Just because he is under 18 years old does not mean he will not have a record. Many young people get into trouble for minor infringements of the law such as shoplifting, but it will be shown as stealing on their criminal record, without detailing the sometimes trivial nature of the offence. The law recognises that young people don’t always have the maturity and responsibility to avoid temptations and they sometimes get involved with others who lead them astray.
Your solicitor at Ben Aulich & Associates will be able to give you the right advice about how to present the case to court. Do not assume your son does not have a legal defence – do nothing before speaking to us.
The worst thing you can do is attend the police station and then order your child to “tell the truth to the police”.
Police can grant bail themselves, from the ACT Regional Watchouse, located in Canberra City, but it sounds as if they are not prepared to do so in this case. They must bring the defendant before the court at the first available opportunity. Whilst the law often says there is a “presumption for bail”, there are some exceptions – if the person is already in breach of bail; in the past not complied with bail conditions; if the person is charged with certain violent offences (threat to kill, assault occasioning grievous bodily harm, breaching a personal protection order and stalking); if the defendant has a conviction for a crime of violence in the last ten years and if the person is already on bail for a serious offence. There is also a presumption against bail for serious matters such as murder, serious drug offences and treason.
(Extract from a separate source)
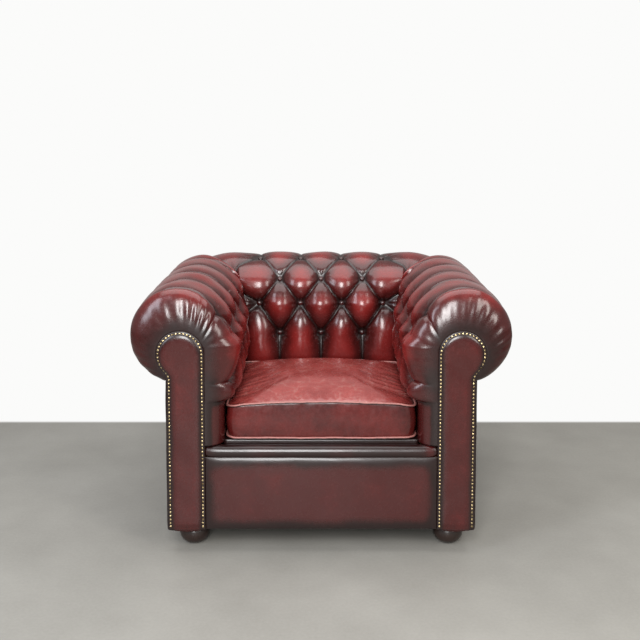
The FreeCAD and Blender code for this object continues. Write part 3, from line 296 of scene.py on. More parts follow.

This does not mean that bail can never be granted to people in these situations but they must show that they have “special and exceptional circumstances” which justify the court in making an exception for them.
Your solicitor can advise you on whether your husband’s circumstances would come within “special and exceptional” and tell you what evidence is necessary to prove that. If he is charged with a domestic violence offence, he must show the court that release on bail will not pose any danger to the protected person. That can be tough to show and usually means the defendant will have to move some distance away.
Your solicitor may advise you that it is unwise to make a bail application on the first appearance in court where it is not obvious that bail will be granted. When bail has been refused it can be harder to get the next time. It may be better to not make an application on the first morning, but to adjourn it for a few days so that proper arrangements and inquiries can be made to satisfy the Magistrate that bail can be safely granted. This might give the family time to arrange a surety, which means the promise to pay a sum of money or to lodge that sum in cash at the court which will have to be forfeited if the defendant does not turn up at court. He might also need to make arrangements for somewhere to live, as in domestic violence matters, or go undergo some rehabilitation program if the offences were committed because of a drug, alcohol or mental health problem.
You can ask the Supreme Court to review a decision of the Magistrates Court to refuse bail, in some circumstances. Your solicitor can advise you further about that procedure and when it applies.
If your husband has been arrested for allegations of assaulting you, the solicitor may not be able to speak with you about the matter. If this is the case, it may be best for you to ask a friend or family member to contact us on your behalf.
It helps if you look neat, clean and tidy and you should wear your best clothes. Juries are very suspicious of young men who are wearing new suits and looking uncomfortable in them (especially if they are wearing white socks and trainers with them) so just wear whatever you think looks smart. For women, the same applies and you should be careful to make sure your clothes are modest – no low tops or very short skirts. Ask your solicitor if you’re not sure.